Task to complete
Return every record exactly as written.

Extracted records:
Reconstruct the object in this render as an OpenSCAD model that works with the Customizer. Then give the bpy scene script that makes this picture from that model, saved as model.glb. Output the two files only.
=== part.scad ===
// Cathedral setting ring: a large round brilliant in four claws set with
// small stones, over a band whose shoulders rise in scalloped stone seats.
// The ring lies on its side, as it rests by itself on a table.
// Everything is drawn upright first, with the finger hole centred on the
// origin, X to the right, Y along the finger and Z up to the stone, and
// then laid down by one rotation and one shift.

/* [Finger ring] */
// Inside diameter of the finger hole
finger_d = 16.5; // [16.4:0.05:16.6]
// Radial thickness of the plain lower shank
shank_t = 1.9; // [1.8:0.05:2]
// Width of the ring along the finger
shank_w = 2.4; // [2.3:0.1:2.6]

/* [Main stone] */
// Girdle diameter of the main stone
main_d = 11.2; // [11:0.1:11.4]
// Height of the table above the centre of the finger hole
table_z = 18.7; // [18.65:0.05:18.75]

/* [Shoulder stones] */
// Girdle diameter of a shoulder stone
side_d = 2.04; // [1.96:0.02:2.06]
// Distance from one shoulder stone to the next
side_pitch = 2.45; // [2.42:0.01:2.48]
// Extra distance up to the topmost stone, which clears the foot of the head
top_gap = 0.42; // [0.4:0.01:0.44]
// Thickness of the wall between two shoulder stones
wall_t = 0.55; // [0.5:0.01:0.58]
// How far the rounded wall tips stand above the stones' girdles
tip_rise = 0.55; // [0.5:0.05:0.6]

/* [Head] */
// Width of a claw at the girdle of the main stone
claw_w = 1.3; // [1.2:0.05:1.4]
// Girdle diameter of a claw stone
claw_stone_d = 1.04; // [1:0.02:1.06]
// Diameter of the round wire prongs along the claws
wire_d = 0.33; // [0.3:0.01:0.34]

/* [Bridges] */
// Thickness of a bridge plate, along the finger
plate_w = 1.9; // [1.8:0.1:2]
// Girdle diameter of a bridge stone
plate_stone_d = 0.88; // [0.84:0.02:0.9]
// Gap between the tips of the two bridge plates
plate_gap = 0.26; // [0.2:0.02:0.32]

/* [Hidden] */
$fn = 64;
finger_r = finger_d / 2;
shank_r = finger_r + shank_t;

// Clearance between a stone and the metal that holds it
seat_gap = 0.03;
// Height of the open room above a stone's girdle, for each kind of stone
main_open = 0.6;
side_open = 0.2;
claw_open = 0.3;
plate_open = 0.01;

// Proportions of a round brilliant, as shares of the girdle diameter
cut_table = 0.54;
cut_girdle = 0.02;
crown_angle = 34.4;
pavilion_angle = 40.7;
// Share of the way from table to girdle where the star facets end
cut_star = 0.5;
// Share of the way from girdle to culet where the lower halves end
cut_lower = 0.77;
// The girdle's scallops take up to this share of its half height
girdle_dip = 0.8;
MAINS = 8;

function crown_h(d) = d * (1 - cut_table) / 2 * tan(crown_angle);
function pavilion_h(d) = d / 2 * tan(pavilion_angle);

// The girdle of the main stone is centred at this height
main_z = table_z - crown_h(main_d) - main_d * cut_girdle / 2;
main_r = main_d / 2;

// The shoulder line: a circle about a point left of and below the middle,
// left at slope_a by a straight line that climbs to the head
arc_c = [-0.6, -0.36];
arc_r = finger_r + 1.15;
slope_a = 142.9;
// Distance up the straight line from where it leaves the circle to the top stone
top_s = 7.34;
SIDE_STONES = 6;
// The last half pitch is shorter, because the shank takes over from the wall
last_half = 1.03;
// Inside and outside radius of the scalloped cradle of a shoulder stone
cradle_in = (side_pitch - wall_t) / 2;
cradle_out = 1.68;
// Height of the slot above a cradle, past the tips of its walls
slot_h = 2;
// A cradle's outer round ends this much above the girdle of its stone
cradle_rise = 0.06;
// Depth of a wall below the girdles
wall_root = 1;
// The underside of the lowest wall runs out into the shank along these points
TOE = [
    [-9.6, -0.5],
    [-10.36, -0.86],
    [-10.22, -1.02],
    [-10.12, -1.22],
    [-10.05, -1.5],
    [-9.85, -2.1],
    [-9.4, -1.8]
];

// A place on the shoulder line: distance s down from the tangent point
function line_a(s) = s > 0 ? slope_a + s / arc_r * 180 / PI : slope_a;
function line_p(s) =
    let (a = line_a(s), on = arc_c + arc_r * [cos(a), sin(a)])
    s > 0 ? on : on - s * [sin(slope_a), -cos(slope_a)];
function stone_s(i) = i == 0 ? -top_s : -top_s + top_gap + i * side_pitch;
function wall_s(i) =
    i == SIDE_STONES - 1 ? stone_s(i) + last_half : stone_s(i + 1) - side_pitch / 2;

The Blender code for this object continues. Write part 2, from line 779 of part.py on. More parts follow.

The result
Reconstruct the object in this render as an OpenSCAD model that works with the Customizer. Then give the bpy scene script that makes this picture from that model, saved as model.glb. Output the two files only.
=== part.scad ===
// Cathedral setting ring: a large round brilliant in four claws set with
// small stones, over a band whose shoulders rise in scalloped stone seats.
// The ring lies on its side, as it rests by itself on a table.
// Everything is drawn upright first, with the finger hole centred on the
// origin, X to the right, Y along the finger and Z up to the stone, and
// then laid down by one rotation and one shift.

/* [Finger ring] */
// Inside diameter of the finger hole
finger_d = 16.5; // [16.4:0.05:16.6]
// Radial thickness of the plain lower shank
shank_t = 1.9; // [1.8:0.05:2]
// Width of the ring along the finger
shank_w = 2.4; // [2.3:0.1:2.6]

/* [Main stone] */
// Girdle diameter of the main stone
main_d = 11.2; // [11:0.1:11.4]
// Height of the table above the centre of the finger hole
table_z = 18.7; // [18.65:0.05:18.75]

/* [Shoulder stones] */
// Girdle diameter of a shoulder stone
side_d = 2.04; // [1.96:0.02:2.06]
// Distance from one shoulder stone to the next
side_pitch = 2.45; // [2.42:0.01:2.48]
// Extra distance up to the topmost stone, which clears the foot of the head
top_gap = 0.42; // [0.4:0.01:0.44]
// Thickness of the wall between two shoulder stones
wall_t = 0.55; // [0.5:0.01:0.58]
// How far the rounded wall tips stand above the stones' girdles
tip_rise = 0.55; // [0.5:0.05:0.6]

/* [Head] */
// Width of a claw at the girdle of the main stone
claw_w = 1.3; // [1.2:0.05:1.4]
// Girdle diameter of a claw stone
claw_stone_d = 1.04; // [1:0.02:1.06]
// Diameter of the round wire prongs along the claws
wire_d = 0.33; // [0.3:0.01:0.34]

/* [Bridges] */
// Thickness of a bridge plate, along the finger
plate_w = 1.9; // [1.8:0.1:2]
// Girdle diameter of a bridge stone
plate_stone_d = 0.88; // [0.84:0.02:0.9]
// Gap between the tips of the two bridge plates
plate_gap = 0.26; // [0.2:0.02:0.32]

/* [Hidden] */
$fn = 64;
finger_r = finger_d / 2;
shank_r = finger_r + shank_t;

// Clearance between a stone and the metal that holds it
seat_gap = 0.03;
// Height of the open room above a stone's girdle, for each kind of stone
main_open = 0.6;
side_open = 0.2;
claw_open = 0.3;
plate_open = 0.01;

// Proportions of a round brilliant, as shares of the girdle diameter
cut_table = 0.54;
cut_girdle = 0.02;
crown_angle = 34.4;
pavilion_angle = 40.7;
// Share of the way from table to girdle where the star facets end
cut_star = 0.5;
// Share of the way from girdle to culet where the lower halves end
cut_lower = 0.77;
// The girdle's scallops take up to this share of its half height
girdle_dip = 0.8;
MAINS = 8;

function crown_h(d) = d * (1 - cut_table) / 2 * tan(crown_angle);
function pavilion_h(d) = d / 2 * tan(pavilion_angle);

// The girdle of the main stone is centred at this height
main_z = table_z - crown_h(main_d) - main_d * cut_girdle / 2;
main_r = main_d / 2;

// The shoulder line: a circle about a point left of and below the middle,
// left at slope_a by a straight line that climbs to the head
arc_c = [-0.6, -0.36];
arc_r = finger_r + 1.15;
slope_a = 142.9;
// Distance up the straight line from where it leaves the circle to the top stone
top_s = 7.34;
SIDE_STONES = 6;
// The last half pitch is shorter, because the shank takes over from the wall
last_half = 1.03;
// Inside and outside radius of the scalloped cradle of a shoulder stone
cradle_in = (side_pitch - wall_t) / 2;
cradle_out = 1.68;
// Height of the slot above a cradle, past the tips of its walls
slot_h = 2;
// A cradle's outer round ends this much above the girdle of its stone
cradle_rise = 0.06;
// Depth of a wall below the girdles
wall_root = 1;
// The underside of the lowest wall runs out into the shank along these points
TOE = [
    [-9.6, -0.5],
    [-10.36, -0.86],
    [-10.22, -1.02],
    [-10.12, -1.22],
    [-10.05, -1.5],
    [-9.85, -2.1],
    [-9.4, -1.8]
];

// A place on the shoulder line: distance s down from the tangent point
function line_a(s) = s > 0 ? slope_a + s / arc_r * 180 / PI : slope_a;
function line_p(s) =
    let (a = line_a(s), on = arc_c + arc_r * [cos(a), sin(a)])
    s > 0 ? on : on - s * [sin(slope_a), -cos(slope_a)];
function stone_s(i) = i == 0 ? -top_s : -top_s + top_gap + i * side_pitch;
function wall_s(i) =
    i == SIDE_STONES - 1 ? stone_s(i) + last_half : stone_s(i + 1) - side_pitch / 2;

The Blender code for this object continues. Write part 2, from line 779 of part.py on. More parts follow.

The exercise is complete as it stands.